Шестидесятилетний вице-президент США Чарльз Гейтс Дауэс был по совместительству ещё и директором-основателем крупнейшего чикагского банка «Центральный Трест Иллинойса», связанного (какое «совпадение»!) с группой всё того же Моргана, с которым был связан Ратенау.
В разработке плана имени Дауэса принял участие ряд тех деятелей Капитала, которые станут активными фигурами последующей политической истории мира: представители американских монополий Герберт Кларк Гувер – президент США с 1928 года, вездесущий Джон Фостер Даллес и будущий «военный» посол США в СССР Уильям Аверелл Гарриман, английский банкир и дипломат, посол Англии в Берлине лорд д`Абернон, будущий германский банкир фюрера Яльмар Шахт…
Во время Первой мировой войны Дауэс в чине генерала в координации с Бернардом Барухом организовывал военные поставки в Европу. Первая Большая Советская энциклопедия в томе 20, изданном в 1930 году, аттестовала его как символ гегемонии американского капитала в Европе, но отдавала должное: «Дауэс является одним из талантливых представителей американского монополистического финансового капитала, великолепно разбирающимся в положении послевоенной Европы и планомерно проводящим проникновение американского капитала во все важнейшие страны Европы, в особенности в Германию и Францию».

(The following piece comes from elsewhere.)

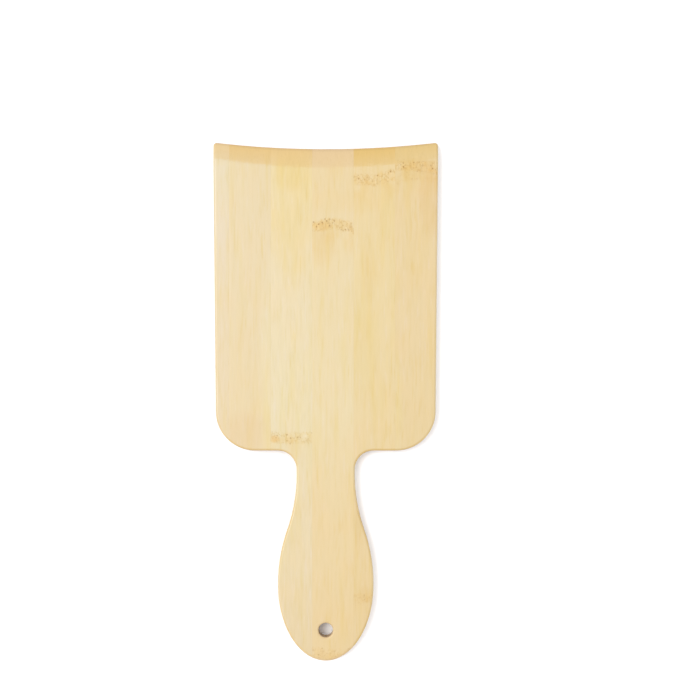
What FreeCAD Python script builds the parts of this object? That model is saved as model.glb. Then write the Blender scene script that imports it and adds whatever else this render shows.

Дауэс и объявил Высшую Волю: в ближайшие пять лет Германия выкладывает «на бочку» по полтора миллиарда марок золотом, потом – по два с половиной. Контроль над немецкой военной промышленностью резко ослабевал, а под право контроля немецких железных дорог и банков Штаты давали Веймарской республике первый кредит в 200 миллионов долларов на восстановление экономики.